The "vertical" angle, theta, ranges from 0 to pi. Where 0 is pointing down the Y axis and pi is pointing up the +Y axis. The "horizontal" angle, phi, ranges from 0 to 2pi. Where 0 is pointing along the +X axis, pi/2 is pointing along the +Z axis, pi is pointing along the X axis, and 3pi/2 is pointing along the Z axis.
In the case when the camera passes over the north (+Y) pole, theta is at its peak (pi) but then starts decreasing as you continue to the other side. Whereas phi essentially gets +pi added to it (or pi depending up where the pole is crossed).

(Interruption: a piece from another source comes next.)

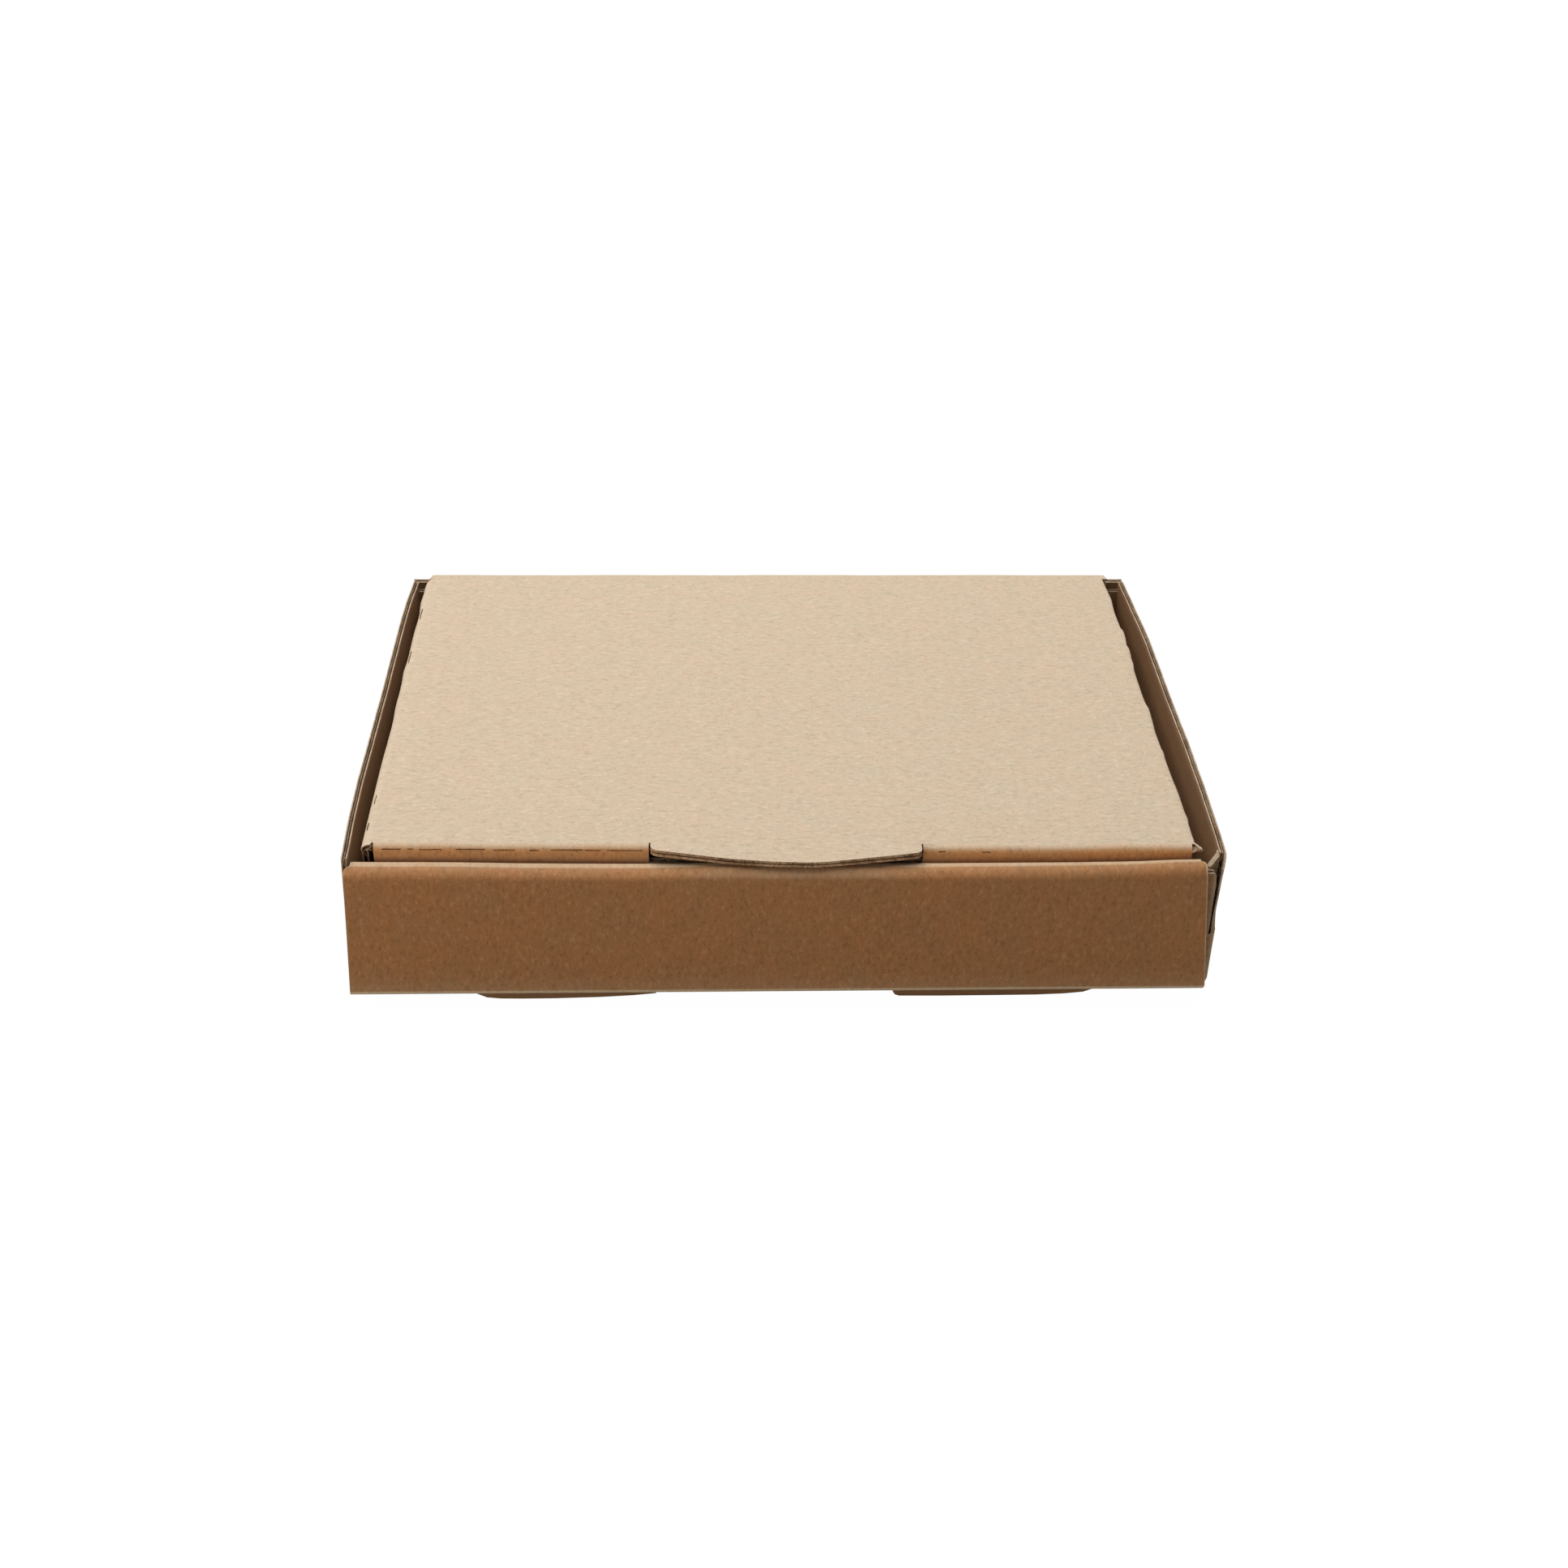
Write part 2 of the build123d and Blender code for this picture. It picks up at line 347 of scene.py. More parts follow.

That is why the object is being rotated 180 degrees (pi radians).
The up vector of the camera doesn't factor into this because theta and phi are calculated soley from the position of the camera.
The code itself is rather simple.
Some notes:
The values are added to theta and phi because my mesh is pointed down the Z instead of the +X or +Y.
The axis for the vertical rotation is calculated by rotating the +X axis around by phi radians.
Any other ideas on what may stop the rotation at the poles?
//in Update() 
theta = Math.Acos(camera.Position.Y / camera.Position.Length()) + MathHelper.PiOver2; //vert 
phi = Math.Atan2(camera.Position.Z, camera.Position.X) + 3*MathHelper.PiOver2; //horz 


//in Draw() 
Matrix horzRotation = Matrix.CreateRotationY((float)phi); 
effect.Parameters["World"].SetValue(horzRotation * Matrix.CreateFromAxisAngle(Vector3.Transform(Vector3.UnitX, horzRotation), (float)theta)); 





Re: Spherical Coordinates  prevent rotating at poles?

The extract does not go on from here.